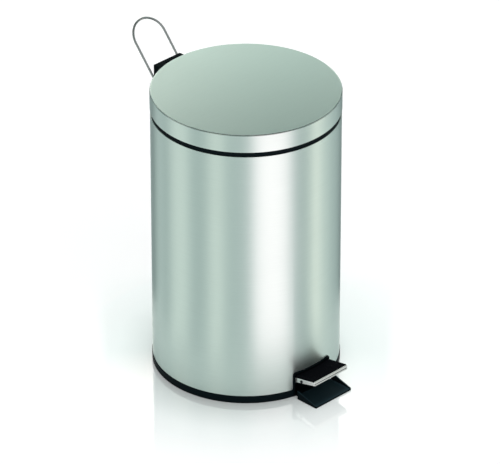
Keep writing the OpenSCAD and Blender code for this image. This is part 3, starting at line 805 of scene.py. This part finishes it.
# The studio's back behind the bin, which the lid's top mirrors: its level at its middle lean,
# the change with each degree sideways and upwards, and its lowest and highest level
BACK_LEAN = 30
BACK_LEVEL = 5.45
BACK_SIDEWAYS = 0.08
BACK_UPWARDS = -0.53
BACK_LIMITS = (0.1, 4.5)
# It fades in between these leans, and between these degrees to either side
BACK_STARTS = (20, 26)
BACK_SIDES = (32, 16)
# An even patch of level 1 in it, which the floor mirrors, fades in between these degrees to
# either side, and above or below its middle
EVEN_SIDES = (13, 9)
EVEN_HEIGHT = (5.5, 3.5)
# Its red, as the room's, and the most it may be, and its blue
BACK_RED = (0.64, 0.16)
BACK_REDDEST = 1.12
BACK_BLUE = 0.94
# Between these leans the ceiling loses this share of its level
CEILING_STARTS = (52, 62)
CEILING_DIMMED = 0.6

# The shell that carries all this: its radius, its height above the floor, its points round the
# bin, its rows, and the leans of its lowest and highest row
SHELL_RADIUS = 1.6
SHELL_HEIGHT = 2.4
SHELL_POINTS = 360
SHELL_ROWS = 60
SHELL_LEANS = (-80.0, 89.9)

# The floor, in metres: how far from the bin's axis it is mirrored in the steel, how far it
# reaches, and the distances between which its own mirroring and its painted shade fade
NEAR_FLOOR = 0.24
FAR_FLOOR = 14.0
FLOOR_FADE = (0.125, 0.30)
# The power that shapes the fade, and the mirror's colour and roughness
FADE_POWER = 1.5
MIRROR_COLOR = (0.89, 0.81, 0.82, 1.0)
MIRROR_ROUGHNESS = 0.012
# Colour of the floor far from the bin, and close to it, where a darker cyan is painted shade
FLOOR_WHITE = (0.86, 0.87, 0.87)
FLOOR_NEAR_SHADE = (0.77, 0.85, 0.838)
# What is added to its brightness where it is seen, and where it is mirrored
FLOOR_LIFT_SEEN = 0.275
FLOOR_LIFT_MIRRORED = 0.11
# How far below the bin it lies, so that the two don't coincide
FLOOR_DROP = 0.1 * MM

# Strength of the world as a light, and how far off the lamps stand, in metres
WORLD_LIGHT = 0.50
LAMP_DISTANCE = 3.0
# The point that the camera aims at, the width of its sensor in millimetres, and how far it
# sees in metres
CAMERA_AIM = Vector((3.69, -3.69, 188.06)) * MM
CAMERA_SENSOR = 36.0
CAMERA_SIGHT = 60.0


def ramp(value, start, end):
    """From 0 at start to 1 at end"""
    return clamped((value - start) / (end - start))


def panel_share(angle, middle, half):
    """How much of a panel shows at an angle in degrees, from 0 to 1"""
    return ramp(abs(angle - middle), half + PANEL_FADE / 2, half - PANEL_FADE / 2)


def side_light(angle):
    """Level, red and blue of the studio at an angle in degrees"""
    level = GAP_LEVEL
    for middle, half, panel in (*STUDIO_PANELS, MAIN_PANEL):
        level += (panel - level) * panel_share(angle, middle, half)
    main = panel_share(angle, *MAIN_PANEL[:2])
    red = ROOM_RED[0] + ROOM_RED[1] * level + MAIN_WHITER[0] * main
    blue = ROOM_BLUE[0] + ROOM_BLUE[1] * level + MAIN_WHITER[1] * main
    return level, red, blue


def back_light(sideways, lean):
    """Level of the studio's back at degrees from straight behind and above the horizon"""
    level = BACK_LEVEL + BACK_SIDEWAYS * sideways + BACK_UPWARDS * (lean - BACK_LEAN)
    level = min(BACK_LIMITS[1], max(BACK_LIMITS[0], level))
    even = ramp(abs(sideways), *EVEN_SIDES) * ramp(abs(lean - BACK_LEAN), *EVEN_HEIGHT)
    return level + (1.0 - level) * even


def studio_color(angle, lean):
    """Colour of the reflected studio at an angle round the bin and a lean above the horizon"""
    side, red, blue = side_light(angle)
    side += (min(side, PANEL_TOP) - side) * ramp(lean, *PANEL_DIMS)
    sideways = angle % 360 - 180
    share = ramp(lean, *BACK_STARTS) * ramp(abs(sideways), *BACK_SIDES)
    level = side + (back_light(sideways, lean) - side) * share
    level *= 1.0 - CEILING_DIMMED * ramp(lean, *CEILING_STARTS)
    red += (min(BACK_REDDEST, BACK_RED[0] + BACK_RED[1] * level) - red) * share
    blue += (BACK_BLUE - blue) * share
    return level * red, level, level * blue, 1.0


def shell_ring(row):
    """The points of one row of the shell, which is stretched upwards above the floor"""
    lowest, highest = SHELL_LEANS
    lean = math.radians(lowest + (highest - lowest) * row / SHELL_ROWS)
    wide = SHELL_RADIUS * math.cos(lean)
    height = (SHELL_HEIGHT if lean > 0 else SHELL_RADIUS) * math.sin(lean)
    return [(wide * x, wide * y, height) for x, y in circle(SHELL_POINTS)]


def studio_shell(stage):
    """A shell round the bin that only reflections see: soft panels and gaps between them"""
    camera_side = -math.pi / 2 + stage.azimuth
    bm = bmesh.new()
    levels = bm.loops.layers.float_color.new("level")
    grid = [[bm.verts.new(point) for point in shell_ring(row)] for row in range(SHELL_ROWS + 1)]
    for low, high in zip(grid, grid[1:]):
        for step in range(SHELL_POINTS):
            following = (step + 1) % SHELL_POINTS
            face = bm.faces.new((low[step], low[following], high[following], high[step]))
            for loop in face.loops:
                x, y, z = loop.vert.co
                turn = math.degrees(math.atan2(y, x) - camera_side)
                turn = (turn + 180) % 360 - 180
                loop[levels] = studio_color(turn, math.degrees(math.atan2(z, math.hypot(x, y))))
    shader = Shader("studio_panels")
    glow = shader.node("ShaderNodeEmission")
    level = shader.node("ShaderNodeAttribute", attribute_name="level")
    shader.link(level.outputs["Color"], glow.inputs["Color"])
    shader.link(glow.outputs["Emission"], shader.output.inputs["Surface"])
    shell = stage_object("studio_shell", bm, shader.material)
    shell.visible_camera = False
    shell.visible_diffuse = False
    shell.visible_shadow = False
    shell.visible_transmission = False


def stage_object(name, bm, material):
    """Makes an object for the stage from a bmesh, which it uses up"""
    mesh = bpy.data.meshes.new(name)
    bm.to_mesh(mesh)
    bm.free()
    mesh.materials.append(material)
    made = bpy.data.objects.new(name, mesh)
    bpy.context.scene.collection.objects.link(made)
    return made


def floor_material(stage):
    """White that fades to a mirror near the bin, and is painted darker there as shade"""
    shader = Shader("floor_white")
    path = shader.node("ShaderNodeLightPath")
    seen = shader.math("MULTIPLY", path.outputs["Is Camera Ray"], FLOOR_LIFT_SEEN)
    mirrored = shader.math("MULTIPLY", path.outputs["Is Glossy Ray"], FLOOR_LIFT_MIRRORED)
    lift = shader.node("ShaderNodeEmission")
    shader.link(shader.math("ADD", seen, mirrored), lift.inputs["Strength"])
    place = shader.node("ShaderNodeTexCoord")
    span = shader.node("ShaderNodeVectorMath", operation="LENGTH")
    shader.link(place.outputs["Object"], span.inputs[0])
    near = shader.node("ShaderNodeMapRange")
    shader.set(near, From_Min=FLOOR_FADE[0], From_Max=FLOOR_FADE[1], To_Min=1.0, To_Max=0.0)
    shader.link(span.outputs["Value"], near.inputs["Value"])
    white = shader.node("ShaderNodeBsdfDiffuse")
    # Painted shade: close to the bin the floor's colour turns darker and cyan
    near_shade_color = shader.shade(near.outputs["Result"], FLOOR_WHITE, FLOOR_NEAR_SHADE)
    shader.link(near_shade_color, white.inputs["Color"])
    lifted = shader.node("ShaderNodeAddShader")
    shader.link(white.outputs["BSDF"], lifted.inputs[0])
    shader.link(lift.outputs["Emission"], lifted.inputs[1])
    mirror = shader.node("ShaderNodeBsdfGlossy")
    shader.set(mirror, Roughness=MIRROR_ROUGHNESS, Color=MIRROR_COLOR)
    eased = shader.math("POWER", near.outputs["Result"], FADE_POWER)
    share = shader.math("MULTIPLY", eased, stage.floor_mirror)
    both = shader.mixed(share, lifted.outputs["Shader"], mirror.outputs["BSDF"])
    shader.link(both, shader.output.inputs["Surface"])
    return shader.material


def floor_ring(name, inner, outer, material):
    """A flat ring, or a disc where inner is 0"""
    bm = bmesh.new()
    turns = circle(128)
    outside = [bm.verts.new((outer * x, outer * y, 0.0)) for x, y in turns]
    if inner:
        inside = [bm.verts.new((inner * x, inner * y, 0.0)) for x, y in turns]
        for step in range(len(turns)):
            following = (step + 1) % len(turns)
            bm.faces.new((inside[step], outside[step], outside[following], inside[following]))
    else:
        bm.faces.new(outside)
    ring = stage_object(name, bm, material)
    ring.location.z = -FLOOR_DROP
    return ring


def studio_floor(stage):
    """Only the floor near the bin is mirrored in the steel"""
    material = floor_material(stage)
    floor_ring("near_floor", 0.0, NEAR_FLOOR, material)
    far = floor_ring("far_floor", NEAR_FLOOR, FAR_FLOOR, material)
    far.visible_glossy = False


def studio_world():
    """White where it is seen, mirrored or seen through, and soft light otherwise"""
    world = bpy.data.worlds.new("studio")
    bpy.context.scene.world = world
    world.use_nodes = True
    sky = Nodes(world.node_tree)
    soft = sky.node("ShaderNodeBackground")
    sky.set(soft, Strength=WORLD_LIGHT)
    white = sky.node("ShaderNodeBackground")
    sky.set(white, Strength=1.0)
    path = sky.node("ShaderNodeLightPath")
    seen = path.outputs["Is Camera Ray"]
    for other in ("Is Glossy Ray", "Is Transmission Ray"):
        seen = sky.math("MAXIMUM", seen, path.outputs[other])
    output = sky.node("ShaderNodeOutputWorld")
    both = sky.mixed(seen, soft.outputs["Background"], white.outputs["Background"])
    sky.link(both, output.inputs["Surface"])


def soft_sun(name, tilt, side, spread, strength):
    """Parallel light that isn't mirrored, tilted from overhead to one side, in degrees"""
    data = bpy.data.lights.new(name, "SUN")
    data.energy = strength
    data.angle = math.radians(spread)
    lamp = bpy.data.objects.new(name, data)
    bpy.context.scene.collection.objects.link(lamp)
    lean, turn = math.radians(tilt), math.radians(side)
    place = Vector((
        math.sin(lean) * math.cos(turn),
        math.sin(lean) * math.sin(turn),
        math.cos(lean),
    ))
    lamp.location = place * LAMP_DISTANCE
    lamp.rotation_mode = "QUATERNION"
    lamp.rotation_quaternion = (-place).to_track_quat("-Z", "Y")
    lamp.visible_glossy = False


def studio_camera(stage):
    """A distant camera with a long lens"""
    data = bpy.data.cameras.new("camera")
    data.lens = stage.lens
    data.sensor_width = CAMERA_SENSOR
    data.clip_end = CAMERA_SIGHT
    camera = bpy.data.objects.new("camera", data)
    bpy.context.scene.collection.objects.link(camera)
    level = math.cos(stage.elevation)
    back = Vector((
        math.sin(stage.azimuth) * level,
        -math.cos(stage.azimuth) * level,
        math.sin(stage.elevation),
    ))
    camera.location = CAMERA_AIM + back * stage.distance
    camera.rotation_mode = "QUATERNION"
    camera.rotation_quaternion = (-back).to_track_quat("-Z", "Y")
    bpy.context.scene.camera = camera


class BIN_OT_stage(bpy.types.Operator):
    """Floor, light and camera"""

    bl_idname = "bin.stage"
    bl_label = "Stage"

    def execute(self, context):
        stage = context.scene.bin_stage
        studio_world()
        studio_floor(stage)
        studio_shell(stage)
        soft_sun("top_lamp", tilt=4.0, side=15.0, spread=12.0, strength=1.25)
        soft_sun("front_lamp", tilt=55.0, side=-120.0, spread=60.0, strength=0.5)
        studio_camera(stage)
        context.scene.view_settings.view_transform = "Standard"
        return {"FINISHED"}


OPERATORS = (
    BIN_OT_body, BIN_OT_lid, BIN_OT_rings, BIN_OT_pedal, BIN_OT_hinge, BIN_OT_handle, BIN_OT_bucket,
    BIN_OT_lifter, BIN_OT_stage,
)


class BIN_PT_panel(bpy.types.Panel):
    """Lists the bin's settings and its makers"""

    bl_idname = "BIN_PT_panel"
    bl_label = "Pedal bin"
    bl_space_type = "VIEW_3D"
    bl_region_type = "UI"
    bl_category = "Pedal bin"

    def draw(self, context):
        for name in SETTINGS:
            settings = getattr(context.scene, name)
            box = self.layout.box()
            for value in settings.__annotations__:
                box.prop(settings, value)
        for operator in OPERATORS:
            self.layout.operator(operator.bl_idname)


def register():
    for name, settings in SETTINGS.items():
        bpy.utils.register_class(settings)
        setattr(bpy.types.Scene, name, PointerProperty(type=settings))
    for operator in OPERATORS:
        bpy.utils.register_class(operator)
    bpy.utils.register_class(BIN_PT_panel)


def unregister():
    bpy.utils.unregister_class(BIN_PT_panel)
    for operator in reversed(OPERATORS):
        bpy.utils.unregister_class(operator)
    for name, settings in reversed(SETTINGS.items()):
        delattr(bpy.types.Scene, name)
        bpy.utils.unregister_class(settings)


def main():
    register()
    bpy.ops.bin.body()
    bpy.ops.bin.lid()
    bpy.ops.bin.rings()
    bpy.ops.bin.pedal()
    bpy.ops.bin.hinge()
    bpy.ops.bin.handle()
    bpy.ops.bin.bucket()
    bpy.ops.bin.lifter()
    bpy.ops.bin.stage()
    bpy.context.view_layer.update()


if __name__ == "__main__":
    main()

Your goal | Return only the lines spanning from the first line of the material through the line with "SHELL_LEANS = (-80.0, 89.9)", copied exactly, both ends kept.

Problem solution |
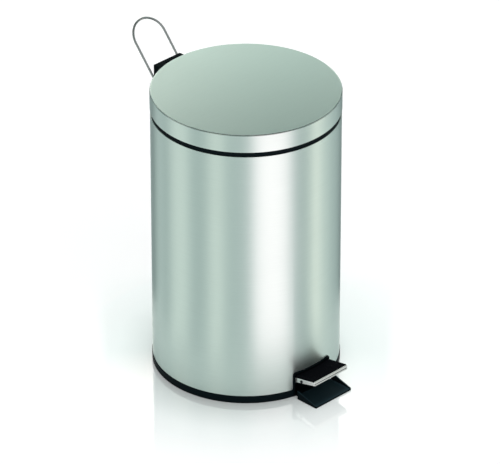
Keep writing the OpenSCAD and Blender code for this image. This is part 3, starting at line 805 of scene.py. This part finishes it.
# The studio's back behind the bin, which the lid's top mirrors: its level at its middle lean,
# the change with each degree sideways and upwards, and its lowest and highest level
BACK_LEAN = 30
BACK_LEVEL = 5.45
BACK_SIDEWAYS = 0.08
BACK_UPWARDS = -0.53
BACK_LIMITS = (0.1, 4.5)
# It fades in between these leans, and between these degrees to either side
BACK_STARTS = (20, 26)
BACK_SIDES = (32, 16)
# An even patch of level 1 in it, which the floor mirrors, fades in between these degrees to
# either side, and above or below its middle
EVEN_SIDES = (13, 9)
EVEN_HEIGHT = (5.5, 3.5)
# Its red, as the room's, and the most it may be, and its blue
BACK_RED = (0.64, 0.16)
BACK_REDDEST = 1.12
BACK_BLUE = 0.94
# Between these leans the ceiling loses this share of its level
CEILING_STARTS = (52, 62)
CEILING_DIMMED = 0.6

# The shell that carries all this: its radius, its height above the floor, its points round the
# bin, its rows, and the leans of its lowest and highest row
SHELL_RADIUS = 1.6
SHELL_HEIGHT = 2.4
SHELL_POINTS = 360
SHELL_ROWS = 60
SHELL_LEANS = (-80.0, 89.9)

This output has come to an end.